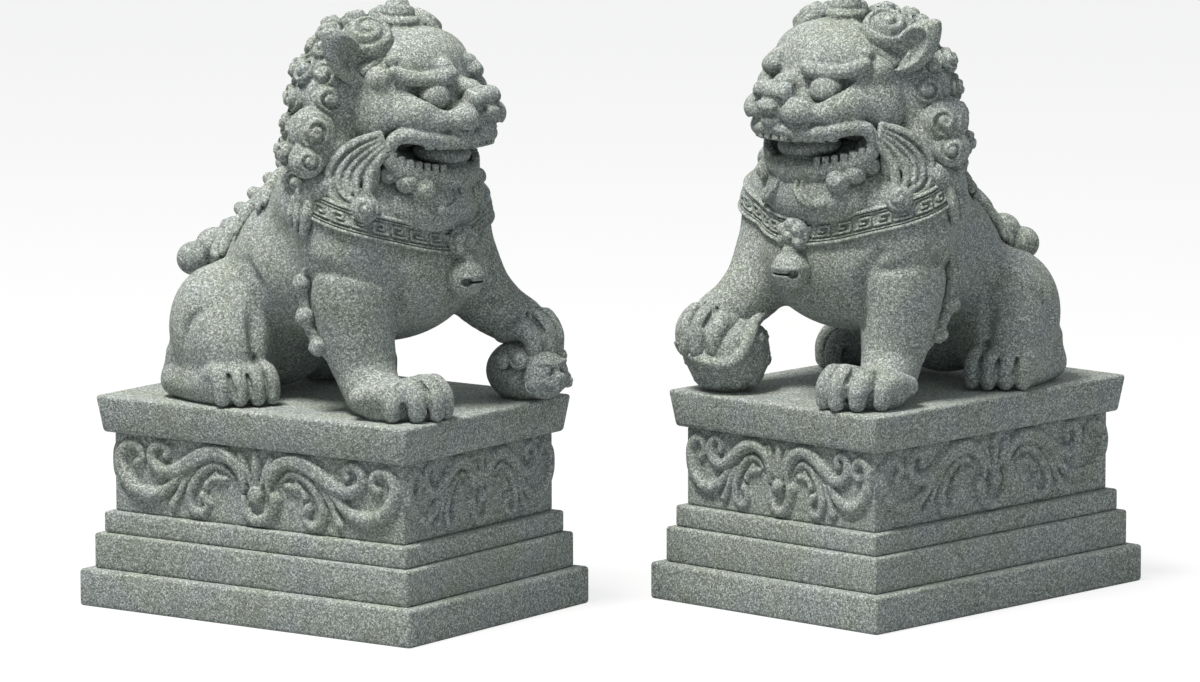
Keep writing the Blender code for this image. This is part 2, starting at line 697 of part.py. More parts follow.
def ear(side, way, across):
    """A pointed ear that grows along "way" and opens forward."""
    root = SKULL.skin(side * 108.0, 26.0, lift=-0.3 * EAR_THICKNESS)
    way = Vector(way).normalized()
    return [Limb([(root, EAR_HALF_WIDTH, EAR_THICKNESS),
                  (root + way * 0.5 * EAR_LENGTH, 0.82 * EAR_HALF_WIDTH, EAR_THICKNESS),
                  (root + way * EAR_LENGTH, 0.14 * EAR_HALF_WIDTH, 0.4 * EAR_THICKNESS)],
                 across=across)]


def cheek_locks(side):
    """A fan of strands from the corner of the mouth that ends in a rolled tip."""
    corner = JAW.skin(side * 78.0, 30.0)

    def spot(x, y, z):
        return corner + Vector((x, side * y, z)) * LOCK_RADIUS

    def strand(points):
        return Limb([(spot(x, y, z), LOCK_RADIUS * girth, LOCK_RADIUS * girth)
                     for x, y, z, girth in points], across=(0.3, 1.0, 0.3), sides=4)

    web = Ball(spot(-6.0, 5.2, -0.2), Vector((2.7, 1.7, 3.0)) * LOCK_RADIUS, segments=6, rings=4)
    back = strand(((-3.7, 4.2, 3.3, 0.8), (-6.2, 5.2, 2.0, 1.0), (-8.3, 5.8, -0.7, 1.1),
                   (-7.7, 6.0, -3.0, 1.1), (-5.0, 5.5, -3.7, 1.0)))
    front = strand(((-3.3, 4.2, 2.7, 0.75), (-4.2, 4.7, 0.0, 0.9), (-4.0, 4.8, -2.7, 0.9)))
    return [web, back, front, Bead(spot(-4.4, 4.8, -4.2), 1.4 * LOCK_RADIUS)]


def beard():
    """Bead curls below the jaw on both sides and two hooked locks under the chin."""
    throat = Ball(JAW.center - Vector((0.25 * JAW_LENGTH, 0.0, 0.8 * JAW_HALF_HEIGHT)),
                  (JAW_LENGTH, 1.28 * JAW_HALF_WIDTH, 1.4 * JAW_HALF_HEIGHT), rings=4)

    def spot(side, x, y, z):
        return JAW.center + Vector((x, side * y, z)) * BEAD_RADIUS

    shapes = [throat]
    for side in (-1, 1):
        for x, y, z in ((-1.8, 5.7, -0.1), (-0.5, 5.7, -0.4), (0.65, 4.9, -1.0)):
            shapes.append(Bead(spot(side, x, y, z), BEAD_RADIUS))
        hook = ((1.2, 1.2, -1.5, 0.7), (1.6, 2.2, -2.4, 0.6), (0.9, 3.3, -3.1, 0.8))
        shapes.append(Limb([(spot(side, x, y, z), BEAD_RADIUS * size, BEAD_RADIUS * size)
                            for x, y, z, size in hook], across=(1.0, 0.0, 0.0), sides=4))
    return shapes


# Ornaments


def collar_path(count, arc):
    """Points round the chest with the collar's outward and upward directions."""
    path = []
    middle = CHEST.center.x
    long, wide = CHEST_LENGTH + 1.1 * COLLAR_ROOT, CHEST_HALF_WIDTH + 1.1 * COLLAR_ROOT
    rise = 0.42 * long
    for i in range(count):
        t = math.radians(arc) * (2.0 * i / (count - 1) - 1.0)
        outward = Vector((math.cos(t) / long, math.sin(t) / wide, 0.0)).normalized()
        outward = (outward + Vector((0.0, 0.0, 0.22))).normalized()
        ahead = Vector((-long * math.sin(t), wide * math.cos(t), rise * math.sin(t))).normalized()
        height = CHEST_HEIGHT + COLLAR_RISE + rise * (1.0 - math.cos(t))
        spot = at(middle + long * math.cos(t), wide * math.sin(t), height)
        path.append((spot, outward, outward.cross(ahead).normalized()))
    return path


def collar():
    path = collar_path(8, 84.0)
    front = collar_path(3, 30.0)[1][0]
    rosette = Ball(front, (0.5 * ROSETTE_RADIUS, ROSETTE_RADIUS, ROSETTE_RADIUS), (0.0, -12.0, 0.0), 6, 4)
    return [Band(path, COLLAR_BAND, COLLAR_PROUD, COLLAR_BORDER, COLLAR_ROOT), rosette]


def bell():
    """A round jingle bell hung from the rosette."""
    front = collar_path(3, 30.0)[1][0]
    center = front - Vector((0.2 * BELL_RADIUS, 0.0, 0.85 * ROSETTE_RADIUS + BELL_RADIUS))
    return [Ball(center, BELL_RADIUS, segments=9, rings=6),
            Ball(center + Vector((0.0, 0.0, 0.95 * BELL_RADIUS)), 0.36 * BELL_RADIUS, segments=5, rings=3)]


def tassel(side):
    """A knob behind the shoulder with three strands hanging from it."""
    knob = NECK.skin(side * 98.0, 20.0)
    shapes = [Ball(knob, TASSEL_RADIUS, segments=7, rings=4)]
    for lean in (-12.0, 0.0, 12.0):
        tip = NECK.skin(side * (100.0 + lean), -14.0, lift=0.3 * TASSEL_STRAND_RADIUS)
        shapes.append(Limb([(knob.lerp(tip, 0.2), TASSEL_STRAND_RADIUS, TASSEL_STRAND_RADIUS),
                            (tip, 0.85 * TASSEL_STRAND_RADIUS, 0.85 * TASSEL_STRAND_RADIUS)],
                           across=(1.0, 0.0, 0.0), sides=4))
    return shapes


def elbow_fringe(side):
    """Three round knobs on a narrow fringe down the back of the foreleg."""
    top = shoulder(side).center
    spots = [top + Vector((-0.82 * FOREARM_RADIUS, side * 0.70 * FOREARM_RADIUS, z)) for z in
             (-0.75 * SHOULDER_RADIUS, -1.4 * SHOULDER_RADIUS, -1.95 * SHOULDER_RADIUS)]
    shapes = [Bead(spot, FRINGE_KNOB_RADIUS) for spot in spots]
    inward = Vector((0.4, -0.4 * side, 0.0)) * FRINGE_KNOB_RADIUS
    shapes.append(Limb([(spot + inward, 0.8 * FRINGE_KNOB_RADIUS, 0.8 * FRINGE_KNOB_RADIUS)
                        for spot in spots], across=(1.0, 0.0, 0.0), sides=4))
    return shapes


def spine_ridge():
    """Flame-shaped lobes in a row down the back, on a common root."""
    roots = [NECK.skin(180.0, 16.0), LOIN.skin(180.0, 78.0), LOIN.skin(180.0, 58.0), RUMP.skin(180.0, 74.0),
             RUMP.skin(180.0, 50.0)]
    shapes = [Limb([(root, 1.2 * FLAME_RADIUS, 0.8 * FLAME_RADIUS) for root in roots], sides=5)]
    for root in roots:
        tip = root + Vector((-0.6, 0.0, 0.8)) * FLAME_RADIUS
        shapes.append(Limb([(root, FLAME_RADIUS, 0.9 * FLAME_RADIUS),
                            (tip, 0.6 * FLAME_RADIUS, 0.55 * FLAME_RADIUS)], sides=4))
    return shapes


def tail():
    """A short tail of rounded lobes, swept over the rump to the near side."""
    root = RUMP.skin(180.0, 30.0)
    lobes = ((0.0, 0.15, 0.0, 1.0), (-0.6, -0.76, 0.6, 0.95), (-1.36, -1.67, -0.15, 0.85),
             (-0.3, 1.2, 0.3, 0.85))
    return [Bead(root + Vector((x, y, z)) * TAIL_LOBE_RADIUS, TAIL_LOBE_RADIUS * size)
            for x, y, z, size in lobes]


# What lies under the raised paw


def ball():
    """The lion's ball, with a ribbon that sweeps round it and curls up at the end."""
    sphere = Ball(at(BALL_REACH, BALL_SPREAD, 0.915 * BALL_RADIUS), BALL_RADIUS, segments=11, rings=7)
    sweep = ((48.0, 24.0, 1.3), (12.0, 10.0, 0.16), (-28.0, -8.0, 0.16), (-68.0, -2.0, 0.16),
             (-104.0, 24.0, 0.3), (-124.0, 52.0, 1.15))
    stations = [(sphere.skin(azimuth, elevation, lift=lift * RIBBON_PROUD), 0.5 * RIBBON_WIDTH,
                 RIBBON_PROUD) for azimuth, elevation, lift in sweep]
    return [sphere, Limb(stations, across=(0.0, 0.0, 1.0), sides=4)]


def cub():
    """The lioness's cub, curled on its back under her paw with its face forward."""
    body = at(BALL_REACH, BALL_SPREAD, 0.0) + Vector((-0.07, -0.07, 0.66)) * BALL_RADIUS
    face = Ball(body + Vector((0.42, 0.1, -0.12)) * BALL_RADIUS,
                Vector((1.0, 1.3, 0.95)) * CUB_HEAD_RADIUS, segments=8, rings=5)
    snout = Ball(face.skin(0.0, -12.0, lift=-0.17 * CUB_HEAD_RADIUS),
                 Vector((0.45, 0.62, 0.4)) * CUB_HEAD_RADIUS, segments=6, rings=4)
    shapes = [Ball(body, Vector((0.95, 0.98, 0.92)) * BALL_RADIUS, segments=9, rings=6), face, snout]
    for side in (-1, 1):
        shapes.append(Bead(face.skin(side * 72.0, 30.0), 0.36 * CUB_HEAD_RADIUS))
        shapes.append(Bead(face.skin(side * 30.0, 24.0), 0.26 * CUB_HEAD_RADIUS))
    return shapes


# Assembly


def animal(companion_name, companion):
    """The pieces of one animal, largest first: each is cut back to those before it."""
    pieces = {"torso": torso(), "near_haunch": haunch(-1), "far_haunch": haunch(1),
              "standing_foreleg": standing_foreleg(), companion_name: companion(),
              "raised_foreleg": raised_foreleg(), "collar": collar(),
              "head": turned(head()), "lower_jaw": turned(lower_jaw()), "mane": turned(mane()),
              "spine_ridge": spine_ridge(), "tail": tail(), "bell": bell(), "beard": turned(beard())}

    # The near ear stands out and the far one lies back along the mane
    pieces["near_ear"] = turned(ear(-1, (-0.1, -0.78, 0.62), (0.36, -0.62, -0.70)))
    pieces["far_ear"] = turned(ear(1, (-0.74, 0.60, 0.30), (0.30, 0.60, -0.74)))
    for side, hand in ((-1, "near"), (1, "far")):
        pieces[hand + "_cheek_locks"] = turned(cheek_locks(side))
        pieces[hand + "_tassel"] = tassel(side)
        pieces[hand + "_elbow_fringe"] = elbow_fringe(side)
    return pieces


def make_statue(prefix, companion_name, companion, mirrored, stand):
    """Build one statue in its own frame and hang every piece on the statue's empty."""
    near, far = ("left", "right") if mirrored else ("right", "left")
    number = 0
    for name, shapes in pedestal().items():
        obj = fuse(f"{prefix}_{name}", shapes)
        if len(shapes) > 1:
            thin_out(obj)
        finish(obj, shapes[0].center, mirrored, stand, number)
        number += 1
    seats = seats_of(pedestal()["cap_slab"])
    for name, shapes in animal(companion_name, companion).items():
        plain = name.replace("near_", near + "_").replace("far_", far + "_")
        obj = fuse(f"{prefix}_{plain}", shapes)
        combine(obj, [seat for seat in seats if boxes_meet(obj, seat)], "DIFFERENCE")
        clear_chips(obj)
        if len(shapes) > 1:
            thin_out(obj)
        seats += seats_of(shapes)
        finish(obj, shapes[0].center, mirrored, stand, number)
        number += 1
    drop(seats)


def finish(obj, center, mirrored, stand, number):
    """Move the origin to the piece's own centre, mirror if needed, shade and parent it."""
    place = center.copy()
    obj.data.transform(Matrix.Translation(-center))
    if mirrored:
        obj.data.transform(Matrix.Diagonal((1.0, -1.0, 1.0, 1.0)))
        obj.data.flip_normals()
        place.y = -place.y
    obj.location = place
    obj.parent = stand
    obj.data.materials.clear()
    obj.data.materials.append(stone(obj.name, 1.0 + 0.04 * math.sin(1.7 * number)))
    obj.data.shade_smooth()
    obj.data.set_sharp_from_angle(angle=math.radians(38.0))


def plan_reach(heading):
    """Half extents in plan of a foot slab turned by its heading."""
    c, s = abs(math.cos(heading)), abs(math.sin(heading))
    return (FOOT_LENGTH * c + FOOT_WIDTH * s) / 2, (FOOT_LENGTH * s + FOOT_WIDTH * c) / 2


def stand_for(name, x, y, heading):
    stand = bpy.data.objects.new(name, None)
    bpy.context.scene.collection.objects.link(stand)
    stand.location = (x, y, 0.0)
    stand.rotation_euler = (0.0, 0.0, heading)
    return stand


def main():
    for obj in list(bpy.data.objects):
        bpy.data.objects.remove(obj)

    # The origin is the centre of the pair's bounding box, on the floor
    lioness_x, lioness_y = plan_reach(LIONESS_HEADING)
    lion_x, lion_y = plan_reach(LION_HEADING)
    shift_x = (lioness_x - lion_x) / 2
    low = min(-PAIR_STAGGER / 2 - lioness_y, PAIR_STAGGER / 2 - lion_y)
    high = max(-PAIR_STAGGER / 2 + lioness_y, PAIR_STAGGER / 2 + lion_y)
    shift_y = -(low + high) / 2
    lioness = stand_for("lioness_stand", shift_x - PAIR_SPACING / 2, shift_y - PAIR_STAGGER / 2,
                        LIONESS_HEADING)
    lion = stand_for("lion_stand", shift_x + PAIR_SPACING / 2, shift_y + PAIR_STAGGER / 2, LION_HEADING)
    make_statue("lioness", "cub", cub, False, lioness)
    make_statue("lion", "ball", ball, True, lion)


main()
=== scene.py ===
"""A pair of cast-stone guardian lions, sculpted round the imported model.

Each piece of the animals is modelled as a block of clay: a grid of signed distances in
which forms are laid and carved, and which is then turned into a mesh. The lion is the
lioness mirrored, with a ball in place of the cub. Sculpting is done in millimetres in
the animal's own frame: +X forward, -Y the side that the pair shows, and heights from
the top of the pedestal.
"""
import math

import bpy
import numpy as np
import openvdb
from mathutils import Matrix, Vector


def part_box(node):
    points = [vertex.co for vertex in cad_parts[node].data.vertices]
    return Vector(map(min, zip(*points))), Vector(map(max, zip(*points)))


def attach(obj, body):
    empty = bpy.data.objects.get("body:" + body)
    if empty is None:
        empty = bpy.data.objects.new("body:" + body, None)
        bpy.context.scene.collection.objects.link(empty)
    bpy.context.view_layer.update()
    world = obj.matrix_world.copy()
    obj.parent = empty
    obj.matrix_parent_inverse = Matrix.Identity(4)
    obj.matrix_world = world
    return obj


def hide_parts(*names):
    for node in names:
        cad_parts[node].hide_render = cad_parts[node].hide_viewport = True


bl_info = {
    "name": "Guardian Lion Pair",
    "version": (1, 0, 0),
    "blender": (4, 5, 0),
    "location": "3D View > Sidebar > Lions",
    "description": "Two cast-stone guardian lions on carved pedestals",
    "category": "Object",
}

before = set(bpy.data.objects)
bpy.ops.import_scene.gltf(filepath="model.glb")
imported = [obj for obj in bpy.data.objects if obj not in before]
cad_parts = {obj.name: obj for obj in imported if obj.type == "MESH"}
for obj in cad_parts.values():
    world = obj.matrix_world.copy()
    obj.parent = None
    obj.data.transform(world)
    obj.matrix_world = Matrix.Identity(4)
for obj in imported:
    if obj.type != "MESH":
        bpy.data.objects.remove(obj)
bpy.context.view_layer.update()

MM = 0.001
MIRROR = np.array((1.0, -1.0, 1.0))

# Distance where no form is near, how far past its blend a form is measured, and the band that is
# meshed, in steps of the grid
FAR = 9.0
MARGIN = 1.5
BAND = 3.0

HEADINGS = {"lioness": math.radians(-35.2), "lion": math.radians(-133.1)}
STATUES = tuple(HEADINGS)
CAP_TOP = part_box("lioness_cap_slab")[1].z / MM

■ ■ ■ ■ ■

Written problem:
Write the lines again exactly, beginning at the line that has "# The origin" and stopping after the line that has "obj.matrix_world = world"; include no other lines.

Response:
    # The origin is the centre of the pair's bounding box, on the floor
    lioness_x, lioness_y = plan_reach(LIONESS_HEADING)
    lion_x, lion_y = plan_reach(LION_HEADING)
    shift_x = (lioness_x - lion_x) / 2
    low = min(-PAIR_STAGGER / 2 - lioness_y, PAIR_STAGGER / 2 - lion_y)
    high = max(-PAIR_STAGGER / 2 + lioness_y, PAIR_STAGGER / 2 + lion_y)
    shift_y = -(low + high) / 2
    lioness = stand_for("lioness_stand", shift_x - PAIR_SPACING / 2, shift_y - PAIR_STAGGER / 2,
                        LIONESS_HEADING)
    lion = stand_for("lion_stand", shift_x + PAIR_SPACING / 2, shift_y + PAIR_STAGGER / 2, LION_HEADING)
    make_statue("lioness", "cub", cub, False, lioness)
    make_statue("lion", "ball", ball, True, lion)


main()
=== scene.py ===
"""A pair of cast-stone guardian lions, sculpted round the imported model.

Each piece of the animals is modelled as a block of clay: a grid of signed distances in
which forms are laid and carved, and which is then turned into a mesh. The lion is the
lioness mirrored, with a ball in place of the cub. Sculpting is done in millimetres in
the animal's own frame: +X forward, -Y the side that the pair shows, and heights from
the top of the pedestal.
"""
import math

import bpy
import numpy as np
import openvdb
from mathutils import Matrix, Vector


def part_box(node):
    points = [vertex.co for vertex in cad_parts[node].data.vertices]
    return Vector(map(min, zip(*points))), Vector(map(max, zip(*points)))


def attach(obj, body):
    empty = bpy.data.objects.get("body:" + body)
    if empty is None:
        empty = bpy.data.objects.new("body:" + body, None)
        bpy.context.scene.collection.objects.link(empty)
    bpy.context.view_layer.update()
    world = obj.matrix_world.copy()
    obj.parent = empty
    obj.matrix_parent_inverse = Matrix.Identity(4)
    obj.matrix_world = world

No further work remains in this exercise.